Legal & Regulatory

Westmoreland Coal Emerges from Chapter 11 Bankruptcy

Westmoreland Coal Co., the nation’s largest independent coal producer, announced March 15 that it has emerged from Chapter 11 bankruptcy and will operate as a new, privately held company.

The company, headquartered in Englewood, Colorado, near Denver, said its assets, including three mines in Montana, are now owned and operated by Westmoreland Mining LLC, a group of its former creditors. The new company’s CEO is Martin Purvis, a long-time mining industry executive in Australia. The chairman is David Stetson, former CEO of Alpha Natural Resources.

The company in its news release said Michael Hutchinson, who was appointed as Westmoreland’s interim chief executive in November 2017, will retire from the company at the end of the restructuring process.

Westmoreland officials in a news release said the reorganization plan will give the company better financial flexibility after its $1.4 billion bankruptcy, which threatened coal supplies to a number of power plants in the western U.S.

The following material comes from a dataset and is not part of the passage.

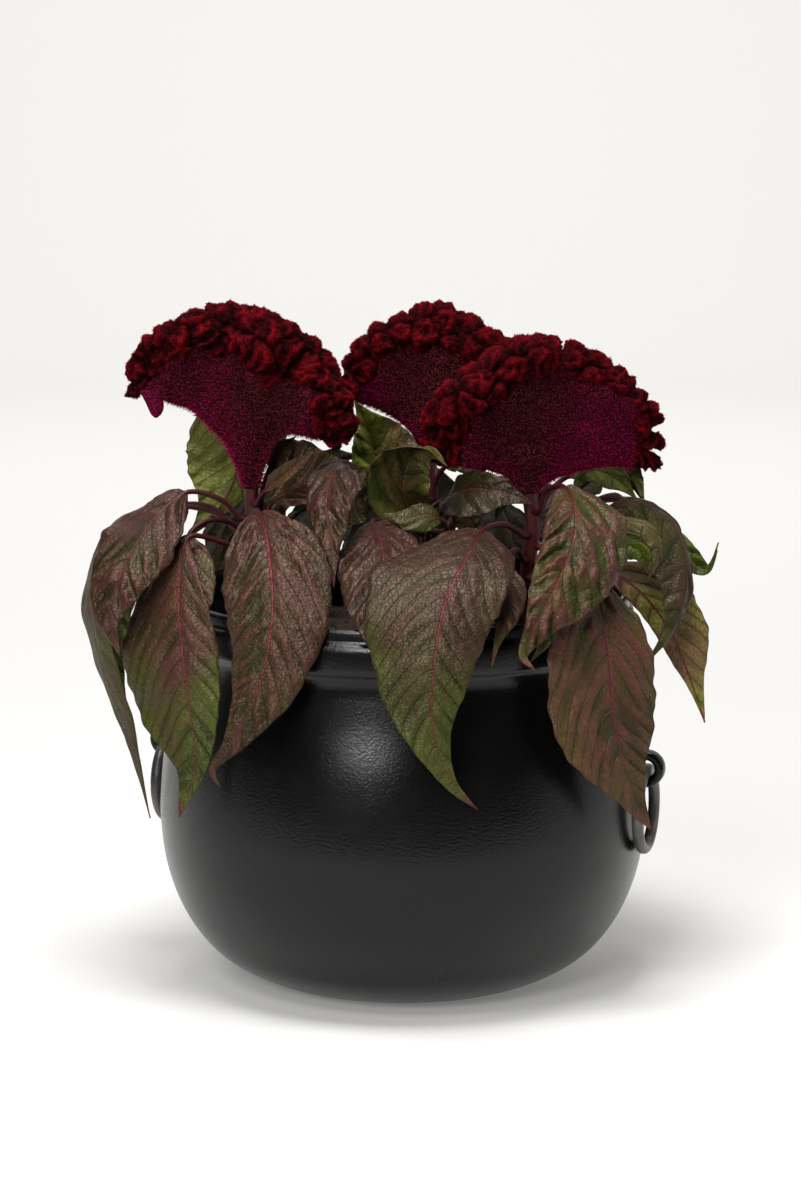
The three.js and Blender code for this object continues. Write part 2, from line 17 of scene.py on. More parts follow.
import bpy
import numpy as np
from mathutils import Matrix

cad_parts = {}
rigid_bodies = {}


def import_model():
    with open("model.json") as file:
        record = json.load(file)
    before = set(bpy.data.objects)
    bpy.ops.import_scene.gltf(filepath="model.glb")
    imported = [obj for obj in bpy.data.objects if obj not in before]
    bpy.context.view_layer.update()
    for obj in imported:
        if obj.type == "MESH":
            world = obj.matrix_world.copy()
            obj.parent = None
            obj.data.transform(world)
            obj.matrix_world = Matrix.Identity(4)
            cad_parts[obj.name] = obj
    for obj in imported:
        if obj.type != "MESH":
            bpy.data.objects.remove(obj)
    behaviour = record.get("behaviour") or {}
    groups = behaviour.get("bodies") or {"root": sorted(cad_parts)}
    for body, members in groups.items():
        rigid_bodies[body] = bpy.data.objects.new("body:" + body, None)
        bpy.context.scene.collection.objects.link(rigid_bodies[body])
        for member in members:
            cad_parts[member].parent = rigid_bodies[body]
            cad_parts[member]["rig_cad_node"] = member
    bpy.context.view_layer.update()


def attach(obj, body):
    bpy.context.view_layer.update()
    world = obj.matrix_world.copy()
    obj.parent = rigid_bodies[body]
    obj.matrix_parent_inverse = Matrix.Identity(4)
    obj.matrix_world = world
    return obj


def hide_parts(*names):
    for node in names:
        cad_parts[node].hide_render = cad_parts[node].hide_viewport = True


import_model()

LOG = logging.getLogger("celosia")
MM = 0.001

Array = np.ndarray
Triple = tuple[float, float, float]
Points = tuple[Triple, ...]


class Body(str, Enum):
    """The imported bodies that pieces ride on."""

    PLANTER = "planter"
    RING_LEFT = "ring_left"
    RING_RIGHT = "ring_right"


class Slot(str, Enum):
    """The record's material slots."""

    POT = "pot"
    RING = "ring"
    SOIL = "soil"
    STEM = "stem"
    HEAD = "head"
    LEAF = "leaf"


class Side(Enum):
    """Which of the two handles; the value is its turn round the planter in degrees."""

    LEFT = 164.0
    RIGHT = -16.0

    def place(self, out: Array, along: Array, up: Array) -> Array:
        """Turns distances into points.

        Args:
            out: How far from the planter's axis towards this handle, in mm.
            along: How far sideways, along the rim, in mm.
            up: How high, in mm.

        Returns:
            Positions, rows of three.
        """
        angle = math.radians(self.value)
        return np.stack([out * math.cos(angle) - along * math.sin(angle),
                         out * math.sin(angle) + along * math.cos(angle), up],
                        -1).reshape(-1, 3)


# ------------------------------------------------------------------------- small helpers


def srgb(code: str) -> tuple[float, float, float, float]:
    """Turns an sRGB hex colour such as "#5a4840" into linear RGBA.

    Args:
        code: A hash and six hex digits.

    Returns:
        Linear red, green and blue, and an alpha of one.
    """
    parts = [int(code[i:i + 2], 16) / 255 for i in (1, 3, 5)]
    linear = [c / 12.92 if c <= 0.04045 else ((c + 0.055) / 1.055) ** 2.4 for c in parts]
    return (linear[0], linear[1], linear[2], 1.0)


def colour(code: str) -> Array:
    """Returns a hex colour as a linear numpy RGBA row."""
    return np.array(srgb(code))


def smooth(value: Array | float, low: float, high: float) -> Array:
    """Eases from 0 at low to 1 at high.

    Args:
        value: Where to read the step.
        low: The value at which the step starts.
        high: The value at which it ends.

    Returns:
        The eased step, the shape of value.
    """
    x = np.clip((np.asarray(value, float) - low) / (high - low), 0, 1)
    return x * x * (3 - 2 * x)


def blend_rows(first: Array, second: Array, share: Array) -> Array:
    """Mixes two colours row by row: share 0 is the first and 1 the second."""
    share = np.asarray(share, float)[..., None]
    return first * (1 - share) + second * share


def drift(points: Array, size: float, seed: int) -> Array:
    """Gives a soft random field from sums of sine waves, the same at every run.

    Args:
        points: Positions in mm, shape (..., 3).
        size: The rough size of one patch in mm.
        seed: Picks the field.

    Returns:
        Values mostly within -1 to 1.
    """
    rng = np.random.default_rng(seed)
    total = np.zeros(points.shape[:-1])
    for _ in range(7):
        way = rng.normal(size=3)
        way *= 2 * math.pi / (size * rng.uniform(1.2, 2.8)) / np.linalg.norm(way)
        total += np.sin(points @ way + rng.uniform(0, 2 * math.pi))
    return total / 3.2


def wobble(points: Array, size: float, seed: int) -> Array:
    """Gives a soft random shift in all three directions, from three fields of drift."""
    return np.stack([drift(points, size, seed + k) for k in range(3)], -1)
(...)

Westmoreland owns the Rosebud mine, which feeds the Colstrip power plant in Montana, the Absaloka mine in south-central Montana, and the Savage mine near Sidney, Montana. The future of those mines is still uncertain. The Savage mine supplies the coal-fired Lewis & Clark Station in Sidney, which Montana-Dakota Utilities recently announced would shut down.

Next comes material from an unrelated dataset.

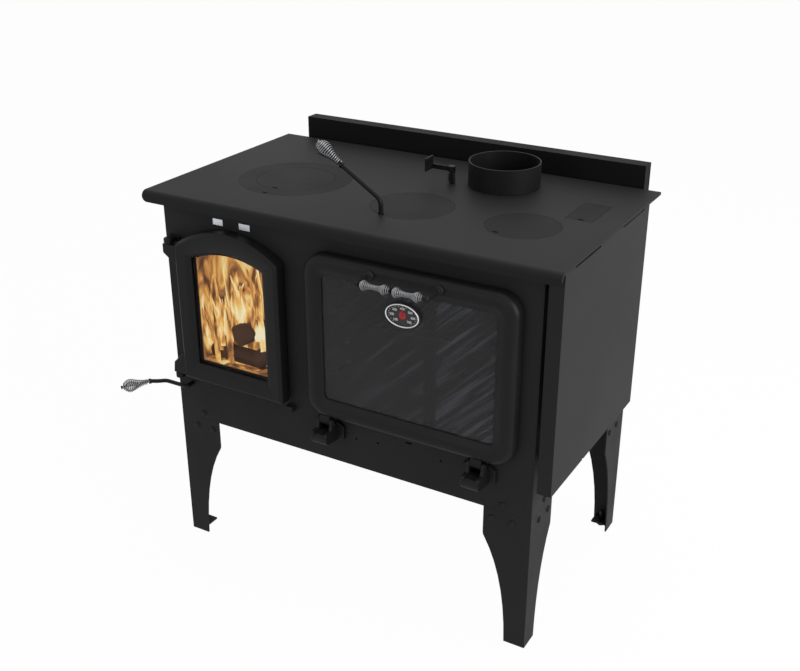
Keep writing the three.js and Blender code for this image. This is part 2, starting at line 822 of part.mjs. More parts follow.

Westmoreland is honoring its sales contract with the 2,094-MW Colstrip plant through the end of this year, but the new ownership group did not say whether it would supply the plant beyond year-end. Colstrip officials have been looking for a new coal supply source.

Westmoreland filed for bankruptcy on Oct. 9, 2018. In January 2019, the company solicited offers for substantially all its assets, but no qualified bids were received, other than the minimum bid from its creditors.